§ Set exercise: Starting at the line that has "add_screen_panel(parts, cutters, screen_frame, paint)" and stopping after the line that has "obj.data.transform(world)", reproduce the listing below exactly; omit everything else.

§ Information provided:
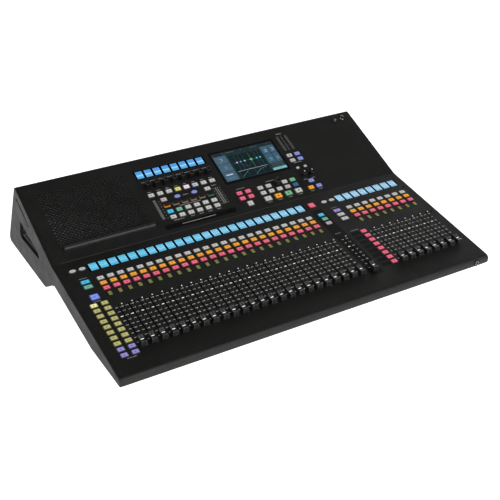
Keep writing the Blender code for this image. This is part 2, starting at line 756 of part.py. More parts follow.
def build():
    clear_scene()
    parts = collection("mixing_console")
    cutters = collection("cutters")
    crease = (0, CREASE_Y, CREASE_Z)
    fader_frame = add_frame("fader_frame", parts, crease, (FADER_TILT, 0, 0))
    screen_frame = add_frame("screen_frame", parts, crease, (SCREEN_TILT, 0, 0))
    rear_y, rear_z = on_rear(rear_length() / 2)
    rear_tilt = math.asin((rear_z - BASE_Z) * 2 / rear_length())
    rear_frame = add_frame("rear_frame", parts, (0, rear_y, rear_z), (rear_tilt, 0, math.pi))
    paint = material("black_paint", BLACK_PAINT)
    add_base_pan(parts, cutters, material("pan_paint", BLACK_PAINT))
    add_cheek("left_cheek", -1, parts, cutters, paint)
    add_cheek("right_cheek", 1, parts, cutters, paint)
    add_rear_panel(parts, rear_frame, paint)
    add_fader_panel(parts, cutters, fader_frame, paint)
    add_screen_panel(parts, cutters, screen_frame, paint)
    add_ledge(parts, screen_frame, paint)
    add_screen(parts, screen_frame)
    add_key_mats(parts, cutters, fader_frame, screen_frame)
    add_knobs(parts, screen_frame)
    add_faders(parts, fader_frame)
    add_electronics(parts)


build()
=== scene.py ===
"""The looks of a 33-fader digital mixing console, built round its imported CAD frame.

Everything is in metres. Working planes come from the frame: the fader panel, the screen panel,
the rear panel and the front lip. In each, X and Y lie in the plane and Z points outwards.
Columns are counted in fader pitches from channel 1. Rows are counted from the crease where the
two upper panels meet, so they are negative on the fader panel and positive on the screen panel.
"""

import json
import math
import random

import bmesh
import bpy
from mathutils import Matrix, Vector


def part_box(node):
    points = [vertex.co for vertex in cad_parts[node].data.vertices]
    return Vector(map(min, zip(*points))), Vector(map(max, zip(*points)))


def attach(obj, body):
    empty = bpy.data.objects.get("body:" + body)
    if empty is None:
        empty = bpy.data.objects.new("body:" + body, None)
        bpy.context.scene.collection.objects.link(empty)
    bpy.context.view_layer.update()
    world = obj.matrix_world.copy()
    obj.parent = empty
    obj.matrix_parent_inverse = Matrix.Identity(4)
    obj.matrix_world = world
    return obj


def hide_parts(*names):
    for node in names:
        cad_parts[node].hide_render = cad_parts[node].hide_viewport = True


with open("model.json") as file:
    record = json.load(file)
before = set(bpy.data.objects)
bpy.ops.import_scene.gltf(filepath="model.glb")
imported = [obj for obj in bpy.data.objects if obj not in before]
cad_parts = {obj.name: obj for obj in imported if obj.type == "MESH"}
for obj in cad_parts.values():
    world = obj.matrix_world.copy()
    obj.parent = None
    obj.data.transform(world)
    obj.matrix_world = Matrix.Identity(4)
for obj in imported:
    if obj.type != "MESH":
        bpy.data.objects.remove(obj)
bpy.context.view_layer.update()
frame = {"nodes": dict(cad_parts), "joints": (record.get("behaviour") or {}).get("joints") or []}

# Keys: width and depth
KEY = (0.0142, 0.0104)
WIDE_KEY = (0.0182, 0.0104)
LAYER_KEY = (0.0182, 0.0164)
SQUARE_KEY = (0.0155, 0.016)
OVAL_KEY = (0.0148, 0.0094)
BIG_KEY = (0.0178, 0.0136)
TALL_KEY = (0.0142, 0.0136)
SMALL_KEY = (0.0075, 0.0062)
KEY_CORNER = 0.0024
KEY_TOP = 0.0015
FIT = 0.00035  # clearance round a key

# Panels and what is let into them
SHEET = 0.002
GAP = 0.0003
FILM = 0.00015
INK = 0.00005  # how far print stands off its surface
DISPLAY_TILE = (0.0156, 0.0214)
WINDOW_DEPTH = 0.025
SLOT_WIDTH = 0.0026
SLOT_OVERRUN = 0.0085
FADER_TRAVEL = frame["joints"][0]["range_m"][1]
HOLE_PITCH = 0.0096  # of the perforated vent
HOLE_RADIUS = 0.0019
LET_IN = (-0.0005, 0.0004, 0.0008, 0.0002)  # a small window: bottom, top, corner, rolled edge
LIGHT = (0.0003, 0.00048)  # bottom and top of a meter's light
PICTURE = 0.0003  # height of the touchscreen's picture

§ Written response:
    add_screen_panel(parts, cutters, screen_frame, paint)
    add_ledge(parts, screen_frame, paint)
    add_screen(parts, screen_frame)
    add_key_mats(parts, cutters, fader_frame, screen_frame)
    add_knobs(parts, screen_frame)
    add_faders(parts, fader_frame)
    add_electronics(parts)


build()
=== scene.py ===
"""The looks of a 33-fader digital mixing console, built round its imported CAD frame.

Everything is in metres. Working planes come from the frame: the fader panel, the screen panel,
the rear panel and the front lip. In each, X and Y lie in the plane and Z points outwards.
Columns are counted in fader pitches from channel 1. Rows are counted from the crease where the
two upper panels meet, so they are negative on the fader panel and positive on the screen panel.
"""

import json
import math
import random

import bmesh
import bpy
from mathutils import Matrix, Vector


def part_box(node):
    points = [vertex.co for vertex in cad_parts[node].data.vertices]
    return Vector(map(min, zip(*points))), Vector(map(max, zip(*points)))


def attach(obj, body):
    empty = bpy.data.objects.get("body:" + body)
    if empty is None:
        empty = bpy.data.objects.new("body:" + body, None)
        bpy.context.scene.collection.objects.link(empty)
    bpy.context.view_layer.update()
    world = obj.matrix_world.copy()
    obj.parent = empty
    obj.matrix_parent_inverse = Matrix.Identity(4)
    obj.matrix_world = world
    return obj


def hide_parts(*names):
    for node in names:
        cad_parts[node].hide_render = cad_parts[node].hide_viewport = True


with open("model.json") as file:
    record = json.load(file)
before = set(bpy.data.objects)
bpy.ops.import_scene.gltf(filepath="model.glb")
imported = [obj for obj in bpy.data.objects if obj not in before]
cad_parts = {obj.name: obj for obj in imported if obj.type == "MESH"}
for obj in cad_parts.values():
    world = obj.matrix_world.copy()
    obj.parent = None
    obj.data.transform(world)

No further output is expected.